### Given material
# # # # #
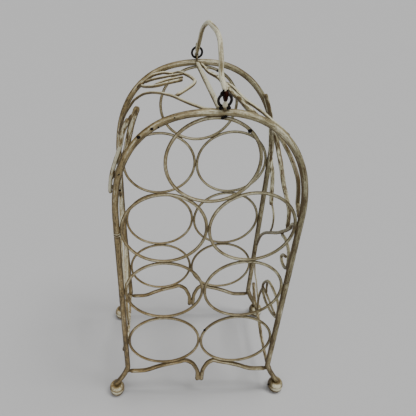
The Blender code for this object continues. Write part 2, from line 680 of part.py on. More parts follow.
def roof(side, turn, across, raised):
    """A place on the roof between the two arches."""
    front_offset, front_height = arch_place("front", side, turn)
    back_offset, back_height = arch_place("back", side, turn)
    share = (across + 1) / 2
    return (SIDES[side] * (front_offset + (back_offset - front_offset) * share),
            across * HALF_SPACING,
            front_height + (back_height - front_height) * share + raised * HALF_PITCH)


def wall(side, height, across, out):
    """A place on a side wall, which stands in the legs."""
    front = leg_offset("front", side, height)
    back = leg_offset("back", side, height)
    offset = front + (back - front) * (across + 1) / 2
    return SIDES[side] * (offset + out * HALF_PITCH), across * HALF_SPACING, up(height)


def right_wall(shares):
    return [wall("right", *row) for row in shares]


def left_wall(shares):
    """The left wall is the right one turned half round, so its front is the other's back."""
    return [wall("left", height, -across, out) for height, across, out in shares]


def make_ridge_bar():
    """Straight from crown to crown, under the handle."""
    ends = [(RIDGE_OFFSETS[panel], PANELS[panel] * HALF_SPACING,
             up(SPRING_SHARE) + ARCH_RISE[panel]) for panel in PANELS]
    lay("ridge_bar", ends, (RIDGE_DIAMETER, RIDGE_DIAMETER), painted_iron())


def make_wall(prefix, place):
    """The strands that both walls have: vine, tendril, curl, leaf and low twig."""
    paint, bark = painted_iron(), bark_iron()
    lay(prefix + "_tendril", place(TENDRIL_SHARES), TENDRIL_DIAMETERS, paint)
    lay(prefix + "_vine", place(VINE_SHARES), VINE_DIAMETERS, bark, cut_end=False)
    lay(prefix + "_curl", place(CURL_SHARES), CURL_DIAMETERS, paint, cut_end=False)
    lay(prefix + "_low_twig", place(LOW_TWIG_SHARES), LOW_TWIG_DIAMETERS, bark, cut_start=False)
    lay_loop(prefix + "_leaf_rim", place(LEAF_RIM_SHARES), LEAF_RIM_DIAMETERS, paint)
    lay(prefix + "_leaf_midrib", place(LEAF_MIDRIB_SHARES), LEAF_VEIN_DIAMETERS, paint)
    lay(prefix + "_leaf_vein", place(LEAF_VEIN_SHARES), LEAF_VEIN_DIAMETERS, paint)
    lay(prefix + "_leaf_stem", place(STEM_SHARES), STEM_DIAMETERS, paint)


def make_right_wall():
    """The right wall has a twig in front of the back leg, too, and a vine on the shoulder."""
    lay("right_twig", right_wall(TWIG_SHARES), TWIG_DIAMETERS, bark_iron(), False, False)
    make_wall("right", right_wall)
    lay("right_shoulder_vine", right_wall(SHOULDER_VINE_SHARES), SHOULDER_VINE_DIAMETERS,
        painted_iron())
    lay("right_twig_wire", right_wall(TWIG_WIRE_SHARES), THIN_WIRE_DIAMETERS, painted_iron())
    lay("right_thin_strand", right_wall(THIN_STRAND_SHARES), THIN_STRAND_DIAMETERS,
        painted_iron())


def make_roof():
    """Twigs on the right of the roof, a long wire and a leaf on its left."""
    def right_roof(shares):
        return [roof("right", *row) for row in shares]

    def left_roof(shares):
        return [roof("left", *row) for row in shares]

    paint, bark = painted_iron(), bark_iron()
    lay("roof_bark_twig", right_roof(ROOF_BARK_SHARES), ROOF_BARK_DIAMETERS, bark)
    lay("roof_twig", right_roof(ROOF_TWIG_SHARES), ROOF_TWIG_DIAMETERS, paint, cut_end=False)
    lay("roof_wire", left_roof(ROOF_WIRE_SHARES), ROOF_WIRE_DIAMETERS, paint)
    lay("roof_leaf_rim", left_roof(ROOF_LEAF_RIM_SHARES), LEAF_RIM_DIAMETERS, paint,
        cut_start=False)
    lay("roof_leaf_midrib", left_roof(ROOF_LEAF_MIDRIB_SHARES), LEAF_VEIN_DIAMETERS, paint)
    lay("roof_leaf_lower", left_roof(ROOF_LEAF_LOWER_SHARES), LEAF_RIM_DIAMETERS, paint,
        cut_end=False)
    lay("roof_leaf_vein", left_roof(ROOF_LEAF_VEIN_SHARES), LEAF_VEIN_DIAMETERS, paint,
        cut_end=False)


def make_head_twig():
    """A forked twig tucked in behind the left shoulder of the front arch."""
    def shoulder(shares, diameter):
        depth = -HALF_SPACING + BAR_RADIUS + diameter / 2
        return [(-out * LEG_OFFSET, depth, up(SPRING_SHARE) + high * ARCH_RISE["front"])
                for out, high in shares]

    lay("head_twig", shoulder(HEAD_TWIG_SHARES, HEAD_TWIG_DIAMETERS[0]), HEAD_TWIG_DIAMETERS,
        bark_iron(), False, False)
    lay("head_prong", shoulder(HEAD_PRONG_SHARES, HEAD_PRONG_DIAMETERS[0]),
        HEAD_PRONG_DIAMETERS, bark_iron(), cut_end=False)


# The handle and its links


def crown_top(panel):
    return up(SPRING_SHARE) + ARCH_RISE[panel] + BAR_RADIUS


def link_seat(panel):
    """Where a link's wire passes through its staple: the link leans about this place."""
    offset = FRONT_HANDLE_OFFSET if panel == "front" else BACK_HANDLE_OFFSET
    return np.array([offset, PANELS[panel] * HALF_SPACING,
                     crown_top(panel) + LINK_WIRE_RADIUS + LINK_PLAY])


def link_centre(panel):
    """The middle of an upright link, on the axis about which the handle folds."""
    return link_seat(panel) + (0.0, 0.0, LINK_RADIUS)


def fold_axis():
    return unit(link_centre("back") - link_centre("front"))


def upright_frame():
    """Directions sideways, along the fold axis and up, all square to each other."""
    along = fold_axis()
    sideways = unit(np.cross(along, (0.0, 0.0, 1.0)))
    return sideways, along, np.cross(sideways, along)


def make_staple(panel):
    """A small hoop that stands on the crown of an arch, with its feet on both sides of it."""
    seat = link_seat(panel)
    depth, middle = seat[1], crown_top(panel) - BAR_RADIUS
    inner = STAPLE_RADIUS - STAPLE_WIRE_RADIUS
    foot = middle + math.sqrt((BAR_RADIUS + FIT_GAP) ** 2 - inner ** 2)
    turns = np.linspace(0.0, math.pi, 9)
    hoop = [(seat[0], depth + STAPLE_RADIUS * math.cos(turn),
             seat[2] + STAPLE_RADIUS * math.sin(turn)) for turn in turns]
    points = np.array([(seat[0], depth + STAPLE_RADIUS, foot)] + hoop
                      + [(seat[0], depth - STAPLE_RADIUS, foot)])
    radii = np.full(len(points), STAPLE_WIRE_RADIUS)
    bar_solid("staple_" + panel, points, radii, WIRE_SIDES, painted_iron())


def make_link(panel):
    """A black wire ring that hangs the handle on a staple."""
    sideways, _, upward = upright_frame()
    turns = 2 * math.pi * np.arange(LINK_STEPS) / LINK_STEPS
    points = link_centre(panel) + LINK_RADIUS * (np.cos(turns)[:, None] * sideways
                                                 + np.sin(turns)[:, None] * upward)
    radii = np.full(LINK_STEPS, LINK_WIRE_RADIUS)
    bar_solid("link_" + panel, points, radii, WIRE_SIDES, black_wire(), closed=True,
              origin=link_seat(panel))


def handle_eye(panel):
    """Centre of the eye that rests on the top of a link, around its wire."""
    inner = HANDLE_EYE_RADIUS - HANDLE_END_WIRE / 2
    rest = inner - LINK_WIRE_RADIUS - FIT_GAP
    return link_centre(panel) + (0.0, 0.0, LINK_RADIUS - rest)


def curl_places(panel, degrees):
    """The turns of an eye from where the bar meets it to its end."""
    centre = handle_eye(panel)
    turns = np.radians(np.linspace(*degrees, CURL_STEPS + 1))
    return [centre + HANDLE_EYE_RADIUS * np.array([0.0, math.cos(turn), math.sin(turn)])
            for turn in turns]


def make_handle():
    """A bail bent from one bar, its ends drawn out thin and curled into eyes."""
    front, back = handle_eye("front"), handle_eye("back")
    bow = []
    for across, high, kink in HANDLE_SHARES:
        share = (across + 1) / 2
        base = front + (back - front) * share
        bow.append((base[0] - kink * HANDLE_KINK, across * HALF_SPACING,
                    front[2] + high * HANDLE_RISE))
    front_curl = curl_places("front", FRONT_CURL_DEGREES)[::-1]
    route = smooth_route(front_curl + bow + curl_places("back", BACK_CURL_DEGREES))
    points = thin_out(route, math.radians(20.0), LONGEST_STEP)
    steps = np.linalg.norm(np.diff(points, axis=0), axis=1)
    travelled = np.concatenate([[0.0], np.cumsum(steps)]) / steps.sum()
    curl = 1.5 * math.pi * HANDLE_EYE_RADIUS / steps.sum()
    to_end = np.minimum(travelled, 1 - travelled)
    swell = np.clip((to_end - curl) / CURL_TAPER_SHARE, 0.0, 1.0)
    radii = (HANDLE_END_WIRE + (HANDLE_DIAMETER - HANDLE_END_WIRE) * swell) / 2
    bar_solid("handle", points, radii, BAR_SIDES, painted_iron(), origin=link_centre("front"))


def main():
    clear_scene()
    laid_bars.clear()
    for panel in PANELS:
        make_frame(panel)
    for panel in PANELS:
        make_rings(panel)
        for side in SIDES:
            make_rail(panel, side)
            make_foot(panel, side)
        make_staple(panel)
        make_link(panel)
    make_ridge_bar()
    make_handle()
    make_right_wall()
    make_wall("left", left_wall)
    make_roof()
    make_head_twig()


main()
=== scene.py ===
# %% [markdown]
# # A wrought iron wine rack, dressed for its portrait
#
# The CAD model gives every bar its place. This lesson puts hand-forged, painted iron over it:
# it reads the middle line of each bar from the solids, lays a rounder and livelier bar on that
# line, and adds the welds, the bark, the ball feet and the worn cream paint, which has painted
# light and shade in it.

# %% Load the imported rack
import json
import math

import bmesh
import bpy
import numpy as np
from mathutils import Matrix, Vector

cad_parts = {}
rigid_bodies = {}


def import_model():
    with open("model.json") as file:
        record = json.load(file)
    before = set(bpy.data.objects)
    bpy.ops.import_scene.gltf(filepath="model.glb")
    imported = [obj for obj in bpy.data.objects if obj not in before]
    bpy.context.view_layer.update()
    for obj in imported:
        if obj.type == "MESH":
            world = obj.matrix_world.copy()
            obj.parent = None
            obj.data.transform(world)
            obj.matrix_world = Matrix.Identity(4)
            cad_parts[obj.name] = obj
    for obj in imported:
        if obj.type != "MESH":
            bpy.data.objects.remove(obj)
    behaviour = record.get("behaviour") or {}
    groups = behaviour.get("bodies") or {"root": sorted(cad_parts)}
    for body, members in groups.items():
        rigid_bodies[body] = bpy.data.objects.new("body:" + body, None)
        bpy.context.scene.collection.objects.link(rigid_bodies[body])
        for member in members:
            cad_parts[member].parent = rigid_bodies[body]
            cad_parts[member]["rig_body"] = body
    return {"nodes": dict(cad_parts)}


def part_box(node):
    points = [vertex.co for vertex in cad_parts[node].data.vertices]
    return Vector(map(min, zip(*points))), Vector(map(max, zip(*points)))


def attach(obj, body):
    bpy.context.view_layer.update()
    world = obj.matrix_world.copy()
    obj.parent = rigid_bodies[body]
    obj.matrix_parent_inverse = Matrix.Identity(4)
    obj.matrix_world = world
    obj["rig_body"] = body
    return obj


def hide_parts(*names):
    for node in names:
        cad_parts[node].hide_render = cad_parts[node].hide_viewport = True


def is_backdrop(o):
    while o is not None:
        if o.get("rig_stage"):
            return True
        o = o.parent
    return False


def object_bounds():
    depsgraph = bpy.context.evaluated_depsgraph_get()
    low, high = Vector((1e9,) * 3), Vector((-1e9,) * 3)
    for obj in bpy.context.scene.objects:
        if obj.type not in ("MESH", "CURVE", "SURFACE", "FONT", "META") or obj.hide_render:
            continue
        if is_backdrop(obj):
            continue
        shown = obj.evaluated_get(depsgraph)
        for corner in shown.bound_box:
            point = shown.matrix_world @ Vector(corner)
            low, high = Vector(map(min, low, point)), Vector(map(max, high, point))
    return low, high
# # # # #
### The exercise
Can you repeat, word for word, every line above from the one containing "make_foot(panel, side)" down to the one containing "obj.data.transform(world)", including both?

### Solution to the exercise
            make_foot(panel, side)
        make_staple(panel)
        make_link(panel)
    make_ridge_bar()
    make_handle()
    make_right_wall()
    make_wall("left", left_wall)
    make_roof()
    make_head_twig()


main()
=== scene.py ===
# %% [markdown]
# # A wrought iron wine rack, dressed for its portrait
#
# The CAD model gives every bar its place. This lesson puts hand-forged, painted iron over it:
# it reads the middle line of each bar from the solids, lays a rounder and livelier bar on that
# line, and adds the welds, the bark, the ball feet and the worn cream paint, which has painted
# light and shade in it.

# %% Load the imported rack
import json
import math

import bmesh
import bpy
import numpy as np
from mathutils import Matrix, Vector

cad_parts = {}
rigid_bodies = {}


def import_model():
    with open("model.json") as file:
        record = json.load(file)
    before = set(bpy.data.objects)
    bpy.ops.import_scene.gltf(filepath="model.glb")
    imported = [obj for obj in bpy.data.objects if obj not in before]
    bpy.context.view_layer.update()
    for obj in imported:
        if obj.type == "MESH":
            world = obj.matrix_world.copy()
            obj.parent = None
            obj.data.transform(world)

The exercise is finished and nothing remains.